In Baku, Dunsterville organized defenses against an Ottoman assault. The battle began on Aug. 26, 1918. Artillery devastated much of the city, forcing Dunsterville to evacuate his force aboard two ships across the Caspian on the night of Sept. 14. Azeri gangs in the city then massacred about 8,000 Armenians. Lt. Gen. Lionel Marshall, the British commander in Mesopotamia who had called Dunsterville’s campaign a “mad enterprise,” disbanded it two days later.
Same Risk Now as Then
Invading Iran was a risk in 1918, and it remains a risk today. Ships in any part of the Persian Gulf are within range of Iranian coastal defenses. Any mistake or exchange of fire may result in the deployment of, as The New York Times reported, 120,000 U.S. troops.

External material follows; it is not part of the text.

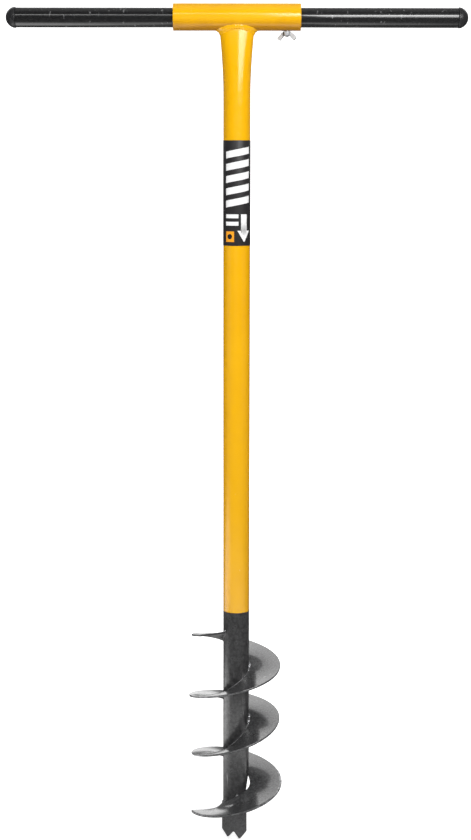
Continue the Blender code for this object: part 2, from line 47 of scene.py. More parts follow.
# dimensions shared with the CAD part, in metres
TUBE_R, TUBE_WALL = 17.45 * MM, 3.2 * MM
JOINT_Z, AUGER_TUBE_END_Z = 319.0 * MM, 50.0 * MM
SOCKET_Z, SOCKET_R, SOCKET_BORE_R, SOCKET_LEN = 1096.4 * MM, 17.45 * MM, 13.7 * MM, 162.8 * MM
FLARE_START_Z, FLARE_HALF_WIDTH = 998.0 * MM, 22.1 * MM
BAR_R, BAR_WALL, BAR_HALF = 12.7 * MM, 2.0 * MM, 281.7 * MM
BAR_Z = SOCKET_Z - (SOCKET_BORE_R - BAR_R - GAP)
CAP_LIP_R, CAP_LIP_LEN, CAP_DOME_LEN, CAP_STEM_LEN = 13.3 * MM, 2.7 * MM, 10.6 * MM, 22.0 * MM
SCREW_X, SCREW_R, SCREW_HOLE_R = 63.65 * MM, 3.0 * MM, 3.3 * MM
SCREW_TOP_Z = SOCKET_Z - SOCKET_BORE_R
SCREW_END_Z = SOCKET_Z - SOCKET_R - 7.75 * MM
HUB_TOP_Z, HUB_LEN, HUB_TOP_R, HUB_LOW_R = SOCKET_Z - SOCKET_R - 0.55 * MM, 5.4 * MM, 5.35 * MM, 4.3 * MM
WING_THICK, WING_TURN = 1.9 * MM, math.radians(-28)
FLIGHT_THICK, FLIGHT_R = 2.9 * MM, 58.8 * MM
FLIGHT_TOP_DEG, FLIGHT_END_DEG = 217.0, -892.0
LOBE_EXTRA = (1.3 * MM, 0.9 * MM, 4.6 * MM, 0.0 * MM, 1.7 * MM, 3.3 * MM, 2.3 * MM)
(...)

Trump’s response to the Times’ report sounded more like confirmation than refutation: “If we did that, we’d send a hell of a lot more troops than that.” The United States, like the Kaiser, the czar and the King of England in 1914, insists it does not want war. “The United States is not seeking war with the Iranian regime,” Bolton said, “but we are fully prepared to respond to any attack, whether by proxy, the Iranian Revolutionary Guard Corps, or regular Iranian units.” The nature of the American response to any perceived infraction by Iran will determine the future of the United States, Iran, the Mideast and all the countries that import Persian Gulf oil for years to come. Will it be worth it?
Siegfried Sassoon, who won Britain’s Military Cross for rescuing a wounded comrade under fire on the eve of the Somme battle, concluded his poem, “Suicide in the Trenches”:
You smug-faced crowds with kindling eye
Who cheer when soldier lads march by,
Sneak home and pray you’ll never know
The hell where youth and laughter go.